Biochem Biophys Res Commun 2005 Jul;332(3):859-65
University Henri Poincaré, Neurocal, 38 rue Lionnois, 54000 Nancy, France.
Peptide S (NPS or PEPS) and its cognate receptor have been recently identified both in the central nervous system and in the periphery. NPS/PEPS promotes arousal and has potent anxiolytic-like effects when it is injected centrally in mice. In the present experiment, we tested by different approaches its central effects on feeding behaviour in Long-Evans rats. PEPS at doses of 1 and 10 microg injected in the lateral brain ventricle strongly inhibited by more than 50% chow intake in overnight fasted rats with effects of longer duration with the highest dose (P<0.0001). A similar decrease was observed for the spontaneous intake of a high-energy palatable diet (-48%; P<0.0001). This anorexigenic effect was comparable to that induced by corticotropin-releasing hormone in fasted rats at equimolar doses.

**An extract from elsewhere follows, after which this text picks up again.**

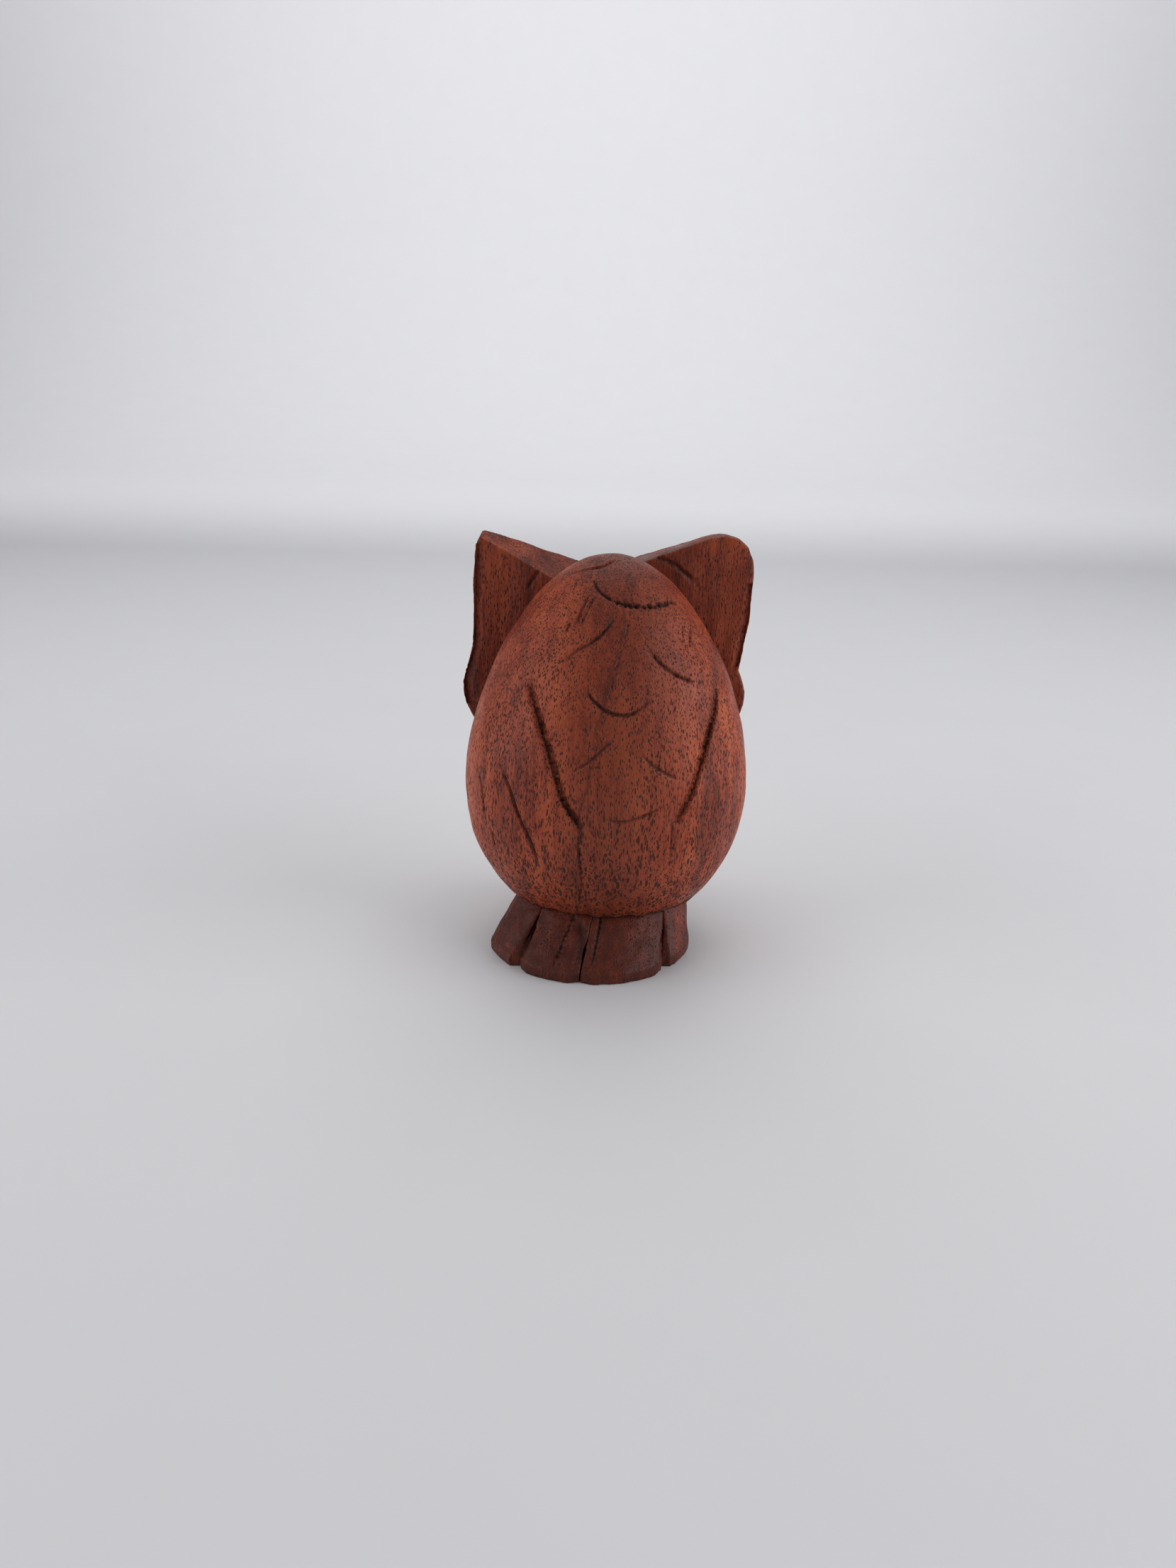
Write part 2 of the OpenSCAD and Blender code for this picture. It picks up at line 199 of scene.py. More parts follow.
class Egg:
    """The egg that the trunk is carved from, in millimetres."""

    whole_low = 2.2
    taper = 0.215

    def __init__(self, sizes):
        self.half_width = sizes.body_width / MM / 2
        self.half_depth = sizes.body_depth / MM / 2
        self.crown = sizes.crown_height / MM
        self.ledge = sizes.ledge_height / MM
        self.back = (TRUNK_LOW.y + TRUNK_HIGH.y) / 2
        self.middle = (self.crown + self.whole_low) / 2
        self.half = (self.crown - self.whole_low) / 2
        self.peak = math.sqrt(1 - self.taper ** 2) * (1 + self.taper ** 2)

    def share(self, z):
        """Share of the egg's full width that it has at height z."""
        s = min(1.0, max(-1.0, (z - self.middle) / self.half))
        return math.sqrt(1 - s * s) * (1 - self.taper * s) / self.peak

    def point(self, x, drop, way=1):
        """A point of the back or front, drop below the crown."""
        z = max(self.ledge, self.crown - drop)
        u = x / max(self.half_width * self.share(z), 0.01)
        y = self.back + way * self.half_depth * self.share(z) * math.sqrt(max(0.0, 1 - u * u))
        return Vector((x, y, z))


# ---------------------------------------------------------------- carving tools


class Stroke:
    """One cut of a knife or gouge along points of the surface."""

    def __init__(self, points, width, depth, start=0.25, end=0.25, rough=0.0):
        self.path = np.array([tuple(p) for p in curve_through(points)])
        self.width = width
        self.depth = depth
        self.start = start
        self.end = end
        self.rough = rough

    def measure(self, co):
        """Distance of each point from the stroke, and how far along it that is."""
        a = self.path[:-1]
        span = self.path[1:] - a
        length = np.linalg.norm(span, axis=1)
        before = np.concatenate(([0.0], np.cumsum(length)[:-1]))
        total = length.sum()
        best = np.full(len(co), 1e9)
        along = np.zeros(len(co))
        for k in range(len(a)):
            t = np.clip((co - a[k]) @ span[k] / length[k] ** 2, 0.0, 1.0)
            gap = np.linalg.norm(co - a[k] - t[:, None] * span[k], axis=1)
            nearer = gap < best
            best[nearer] = gap[nearer]
            along[nearer] = ((before[k] + t * length[k]) / total)[nearer]
        return best, along

    def fade(self, along):
        """The cut swells from nothing and runs out to nothing."""
        rise = np.clip(along / self.start, 0, 1) if self.start else 1.0
        fall = np.clip((1 - along) / self.end, 0, 1) if self.end else 1.0
        return np.sqrt(rise) * np.sqrt(fall)


def curve_through(points, per_span=5):
    """A smooth path through given points."""
    points = [Vector(p) for p in points]
    if len(points) == 2:
        return [points[0].lerp(points[1], i / per_span) for i in range(per_span + 1)]
    ends = [2 * points[0] - points[1]] + points + [2 * points[-1] - points[-2]]
    path = []
    for a, b, c, d in zip(ends, ends[1:], ends[2:], ends[3:]):
        for i in range(per_span):
            t = i / per_span
            path.append(0.5 * (
                2 * b + (c - a) * t + (2 * a - 5 * b + 4 * c - d) * t * t
                + (3 * b - a - 3 * c + d) * t ** 3
            ))
    return path + [points[-1]]


def places(bm):
    return np.array([tuple(v.co) for v in bm.verts])


def refine(bm, strokes, levels):
    """Splits the faces beside the strokes, finer at each level."""
    for level in range(levels):
        co = places(bm)
        near = np.zeros(len(co), bool)
        for stroke in strokes:
            reach = stroke.width * 1.15 + 0.9 / 2 ** level
            near |= stroke.measure(co)[0] < reach
        edges = [e for e in bm.edges if near[e.verts[0].index] and near[e.verts[1].index]]
        bmesh.ops.subdivide_edges(bm, edges=edges, cuts=1, use_grid_fill=True)
        bm.verts.index_update()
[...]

However, peptide S did not modify food intake stimulated by neuropeptide Y (NPY) at equimolar doses. It also did not affect the fasting concentrations of important modulators of food intake like leptin, ghrelin, and insulin in circulation. This study therefore showed that peptide S is a new potent anorexigenic agent when centrally injected. Its inhibitory action appears to be independent of the NPY, ghrelin, and leptin pathways. Development of peptide S agonists could constitute a new approach for the treatment of obesity.